I suspect that the right strategy for buyers, and a strategy that many of the buyers adopt, is based on three elements:

  1. Tackle the wolf nearest the sleigh first
  2. Check out what is fashionable
  3. Do a few things just because you like them or you are interested in them

The wolf nearest the sleigh
Most research buyers have some problems that are more pressing than others. Examples are research programmes that are not delivering insight, research programmes which are too expensive or too slow, or new research needs that are not being met. Getting information on new solutions to the most pressing problem is a sensible and common way of prioritising time and effort.

Vendors need to realise if they have a research solution that is 25% better (e.g. 25% cheaper, or faster, or broader) a buyer might not be interested if it addresses a problem that is adequately being tackled. Buyers have to prioritise, and a better solution to a solved problem is rarely a priority.

Keeping an eye on fashion
This might initially sound a little lazy or shallow – but there are two good reasons for adopting this as part of the research buyer’s strategy.

  1. Failing to know about something your boss has heard about can make you look foolish and ill-informed. At the moment Big Data is in the mainstream press, it is in the business press, there are radio and TV programmes about it. A wise research buyer will want to know enough about it to be able to say “We are not doing it now because …”, or “We are particularly interested in … – and we have a trial underway”.
  2. Things are often fashionable for a reason. Moving surveys from telephone to online was a fashion, but it was also the right solution for many organisations. Being late to implement a good and well known solution is more likely to be damaging to a career than being late to adopt a little known innovation.

Following your interests
Most of the really interesting client side researchers and research users spend a small amount of their time (and sometimes budget) looking at things they find interesting. These people are indispensable to the research industry and progress, these were the first people to try semiotics, MROCs, implicit association testing, etc.

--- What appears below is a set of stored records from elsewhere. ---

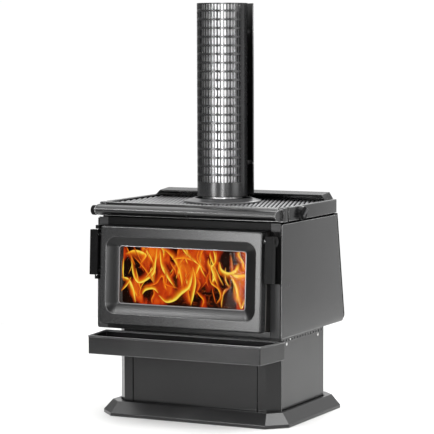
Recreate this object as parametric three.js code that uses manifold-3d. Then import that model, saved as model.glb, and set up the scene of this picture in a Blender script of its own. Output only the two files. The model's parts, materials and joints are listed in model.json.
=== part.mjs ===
// Wood burning convection stove with a pedestal, an ash shelf, a glazed cast iron door and a guarded flue.
// Units are millimetres, +Z is up and -Y is the front. The origin is on the floor under the flue axis.

import * as THREE from 'three';
import { mergeVertices } from 'three/addons/utils/BufferGeometryUtils.js';
import Module from 'manifold-3d';

const wasm = await Module();
wasm.setup();

// ---------------------------------------------------------------- driving dimensions

const GAP = 0.3; // clearance between pieces that touch
const SHEET = 2; // thickness of folded sheet steel

// plinth and pedestal
const TOE = { half: 383.7, front: -304.7, back: 294.8, chamfer: 66, height: 12.2 };
const SKIRT_TOP = { half: 351.6, front: -269, back: 265.6, chamfer: 45, z: 51 };
const BASE_THICKNESS = 3;
const PEDESTAL = { half: 332, front: -240.4, back: 188, sideFront: -193, cornerHalf: 293, panelHalf: 258 };
const VENT = { size: 9, count: 15, first: -173, last: 168, z: 304 };

// ash shelf
const SHELF = { front: -413, back: -242, frontHalf: 350.6, backHalf: 370.3, bottom: 246.8, top: 315 };

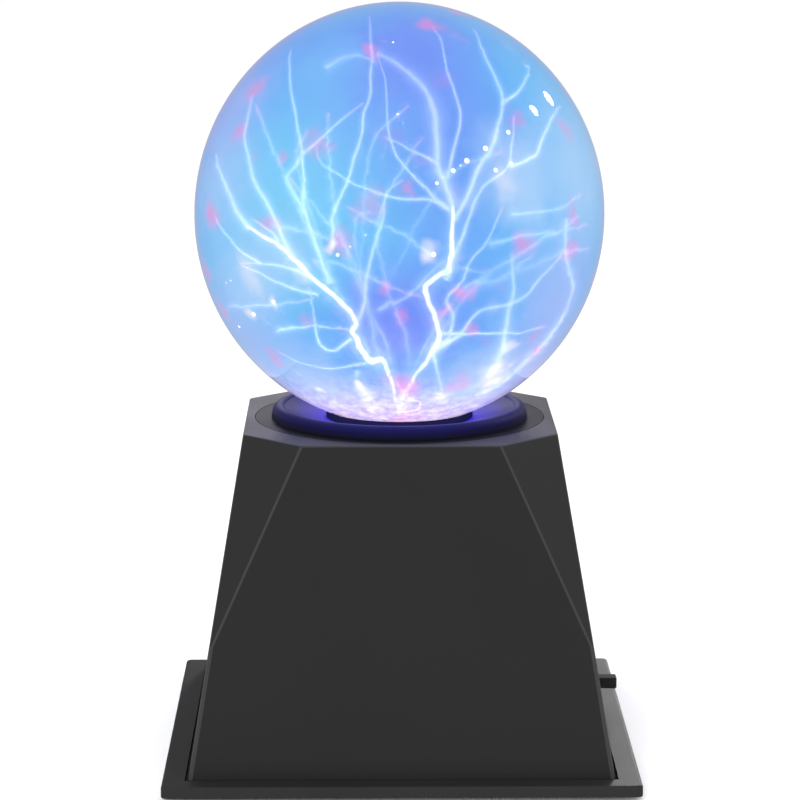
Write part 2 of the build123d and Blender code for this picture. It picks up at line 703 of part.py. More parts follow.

Talking to these research users, the key benefit seems to be the creation of a better and wider context. The new system they try often does not deliver ROI, it is often not repeated (at least not by them), but the experience, and in particular the identification of what it answered and what it did not, help frame future projects and thinking.

Ask for the possible
So, I feel that it is lazy and unreasonable to say ‘clients should keep abreast of all the new developments’. Clients need to do that which is possible and that which generates the best net return for their business.

Vendors of new ideas need to do more to make their case, probably by tending to work with other similar vendors (as opposed to bad mouthing them). The number one task for a vendor of a new technology should be to grow the sector, unless they are happy with being a niche player I a niche market. Vendors need to realise that even if their system is better, it may not be the buyer’s top need or priority.

Comparisons and Guidelines
One way to help clients be more informed is to provide good comparisons and guidelines. The ARF studies into panels and into neuroscience were great for the industry and for clients. ESOMAR’s 28 Questions for Panel Owners are a great aid to clients. The study that Freshminds published in 2011 comparing several social media monitor tools was another good initiative.

The ARF study into panels was largely driven by research buyer concerns about quality – perhaps the answer is for buyers to fund comparative studies. Providers could fund it, but why would buyers believe a vendor funded report?


So, what are your thoughts? Do you think it is reasonable to expect buyers to be aware of every major new tool, technique, and approach? What strategies do you use, or would you suggest?